### What is required
Please copy the lines below exactly, from the first one through the line showing "return n.material".

### Dataset rows
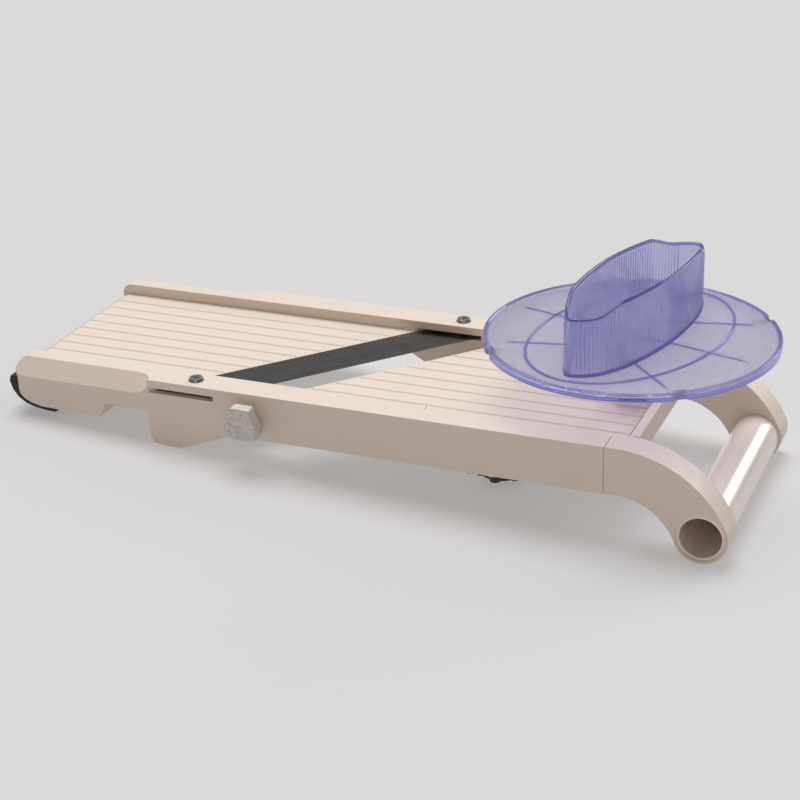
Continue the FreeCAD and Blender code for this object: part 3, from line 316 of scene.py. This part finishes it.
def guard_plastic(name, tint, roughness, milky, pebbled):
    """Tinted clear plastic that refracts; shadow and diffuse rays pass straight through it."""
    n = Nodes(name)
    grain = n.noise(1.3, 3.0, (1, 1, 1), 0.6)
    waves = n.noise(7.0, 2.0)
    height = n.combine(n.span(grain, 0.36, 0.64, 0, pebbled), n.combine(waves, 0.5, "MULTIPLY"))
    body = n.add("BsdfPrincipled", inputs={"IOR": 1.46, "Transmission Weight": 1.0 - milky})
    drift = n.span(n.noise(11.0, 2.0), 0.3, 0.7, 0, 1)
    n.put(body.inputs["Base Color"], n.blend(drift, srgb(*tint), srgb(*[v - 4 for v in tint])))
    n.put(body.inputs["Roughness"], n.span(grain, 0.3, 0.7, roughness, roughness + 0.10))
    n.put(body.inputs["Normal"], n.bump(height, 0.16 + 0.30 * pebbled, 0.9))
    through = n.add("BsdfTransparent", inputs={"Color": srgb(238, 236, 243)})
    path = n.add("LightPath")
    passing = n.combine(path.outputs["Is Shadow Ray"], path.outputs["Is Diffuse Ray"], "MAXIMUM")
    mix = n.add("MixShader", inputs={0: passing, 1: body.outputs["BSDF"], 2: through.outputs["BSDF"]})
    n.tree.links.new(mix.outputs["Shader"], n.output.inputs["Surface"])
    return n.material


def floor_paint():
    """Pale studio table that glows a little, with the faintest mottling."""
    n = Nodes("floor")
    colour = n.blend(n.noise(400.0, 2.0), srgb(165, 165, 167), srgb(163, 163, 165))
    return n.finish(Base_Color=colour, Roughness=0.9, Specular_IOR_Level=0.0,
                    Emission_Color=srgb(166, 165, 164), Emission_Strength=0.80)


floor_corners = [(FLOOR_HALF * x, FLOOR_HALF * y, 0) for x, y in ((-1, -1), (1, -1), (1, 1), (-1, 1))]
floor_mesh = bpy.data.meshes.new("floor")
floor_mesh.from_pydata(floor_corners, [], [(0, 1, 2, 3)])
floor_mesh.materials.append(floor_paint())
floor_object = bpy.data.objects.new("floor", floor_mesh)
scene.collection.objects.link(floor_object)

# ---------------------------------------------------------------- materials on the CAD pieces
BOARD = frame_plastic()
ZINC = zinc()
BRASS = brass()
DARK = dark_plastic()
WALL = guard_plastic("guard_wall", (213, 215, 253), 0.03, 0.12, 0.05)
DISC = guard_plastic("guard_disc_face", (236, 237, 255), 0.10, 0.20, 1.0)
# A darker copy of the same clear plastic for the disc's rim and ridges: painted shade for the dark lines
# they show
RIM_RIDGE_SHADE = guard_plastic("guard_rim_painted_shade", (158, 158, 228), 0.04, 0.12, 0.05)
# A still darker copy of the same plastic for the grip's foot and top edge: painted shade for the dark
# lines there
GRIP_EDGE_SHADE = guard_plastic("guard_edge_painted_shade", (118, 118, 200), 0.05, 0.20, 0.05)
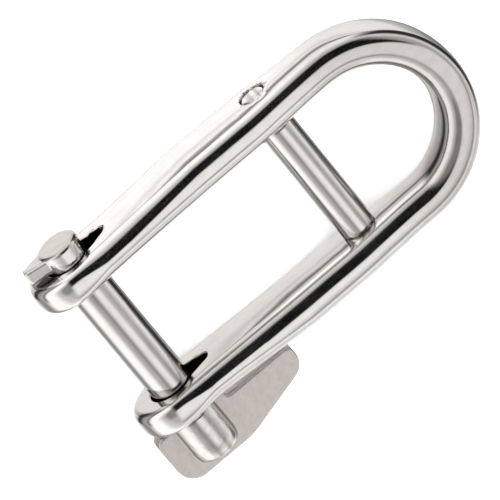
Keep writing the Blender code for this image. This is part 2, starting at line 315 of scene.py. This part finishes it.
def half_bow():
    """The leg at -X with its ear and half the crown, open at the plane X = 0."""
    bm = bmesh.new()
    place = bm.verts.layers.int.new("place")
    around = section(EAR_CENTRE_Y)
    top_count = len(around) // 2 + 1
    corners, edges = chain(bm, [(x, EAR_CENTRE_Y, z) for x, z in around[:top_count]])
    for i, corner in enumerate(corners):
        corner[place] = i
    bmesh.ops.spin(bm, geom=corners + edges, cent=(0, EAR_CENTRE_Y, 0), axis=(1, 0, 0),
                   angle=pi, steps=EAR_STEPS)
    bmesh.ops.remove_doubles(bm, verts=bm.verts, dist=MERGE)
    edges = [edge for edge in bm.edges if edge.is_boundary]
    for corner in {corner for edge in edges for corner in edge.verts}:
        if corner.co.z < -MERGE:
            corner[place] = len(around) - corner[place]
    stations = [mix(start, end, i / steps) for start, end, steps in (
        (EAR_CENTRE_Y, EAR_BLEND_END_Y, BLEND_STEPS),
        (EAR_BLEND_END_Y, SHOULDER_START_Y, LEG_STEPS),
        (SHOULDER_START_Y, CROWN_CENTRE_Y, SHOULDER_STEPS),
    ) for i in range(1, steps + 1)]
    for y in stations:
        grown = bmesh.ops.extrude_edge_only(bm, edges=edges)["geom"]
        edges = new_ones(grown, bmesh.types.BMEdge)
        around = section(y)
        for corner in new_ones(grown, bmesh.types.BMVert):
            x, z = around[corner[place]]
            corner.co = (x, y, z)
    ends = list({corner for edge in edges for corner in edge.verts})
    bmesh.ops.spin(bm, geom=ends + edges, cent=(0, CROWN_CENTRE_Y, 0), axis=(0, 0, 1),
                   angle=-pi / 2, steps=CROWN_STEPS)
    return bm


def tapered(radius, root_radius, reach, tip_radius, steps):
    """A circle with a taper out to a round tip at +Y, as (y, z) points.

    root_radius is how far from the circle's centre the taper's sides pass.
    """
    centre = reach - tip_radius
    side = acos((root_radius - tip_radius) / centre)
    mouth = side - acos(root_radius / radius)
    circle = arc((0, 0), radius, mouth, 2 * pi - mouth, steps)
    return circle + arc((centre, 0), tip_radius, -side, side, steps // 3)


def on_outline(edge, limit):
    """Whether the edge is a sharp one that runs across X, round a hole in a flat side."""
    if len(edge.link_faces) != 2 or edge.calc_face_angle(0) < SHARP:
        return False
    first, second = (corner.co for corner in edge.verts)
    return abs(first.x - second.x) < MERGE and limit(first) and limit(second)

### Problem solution
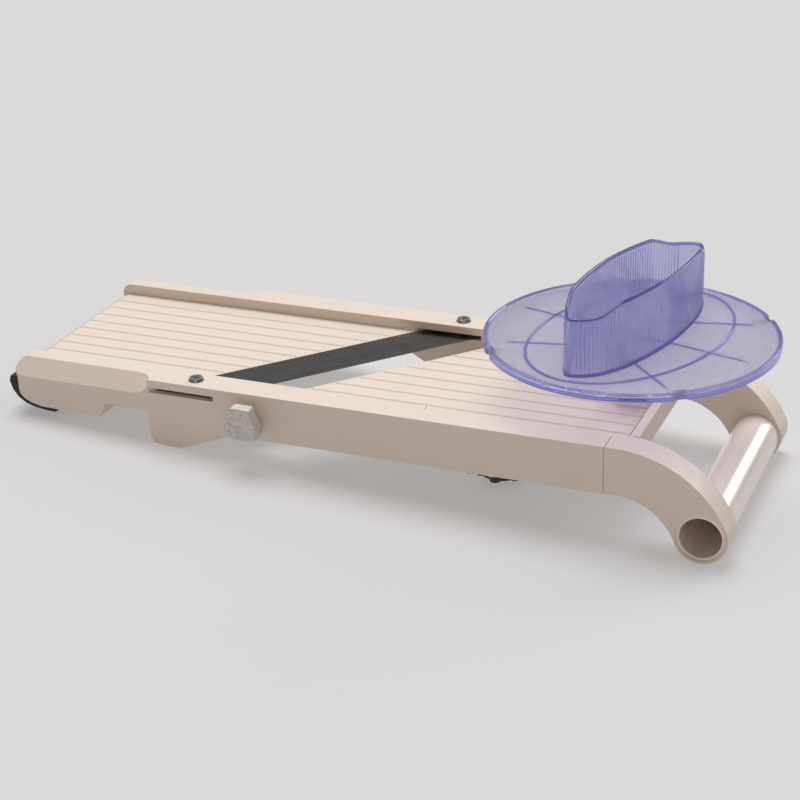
Continue the FreeCAD and Blender code for this object: part 3, from line 316 of scene.py. This part finishes it.
def guard_plastic(name, tint, roughness, milky, pebbled):
    """Tinted clear plastic that refracts; shadow and diffuse rays pass straight through it."""
    n = Nodes(name)
    grain = n.noise(1.3, 3.0, (1, 1, 1), 0.6)
    waves = n.noise(7.0, 2.0)
    height = n.combine(n.span(grain, 0.36, 0.64, 0, pebbled), n.combine(waves, 0.5, "MULTIPLY"))
    body = n.add("BsdfPrincipled", inputs={"IOR": 1.46, "Transmission Weight": 1.0 - milky})
    drift = n.span(n.noise(11.0, 2.0), 0.3, 0.7, 0, 1)
    n.put(body.inputs["Base Color"], n.blend(drift, srgb(*tint), srgb(*[v - 4 for v in tint])))
    n.put(body.inputs["Roughness"], n.span(grain, 0.3, 0.7, roughness, roughness + 0.10))
    n.put(body.inputs["Normal"], n.bump(height, 0.16 + 0.30 * pebbled, 0.9))
    through = n.add("BsdfTransparent", inputs={"Color": srgb(238, 236, 243)})
    path = n.add("LightPath")
    passing = n.combine(path.outputs["Is Shadow Ray"], path.outputs["Is Diffuse Ray"], "MAXIMUM")
    mix = n.add("MixShader", inputs={0: passing, 1: body.outputs["BSDF"], 2: through.outputs["BSDF"]})
    n.tree.links.new(mix.outputs["Shader"], n.output.inputs["Surface"])
    return n.material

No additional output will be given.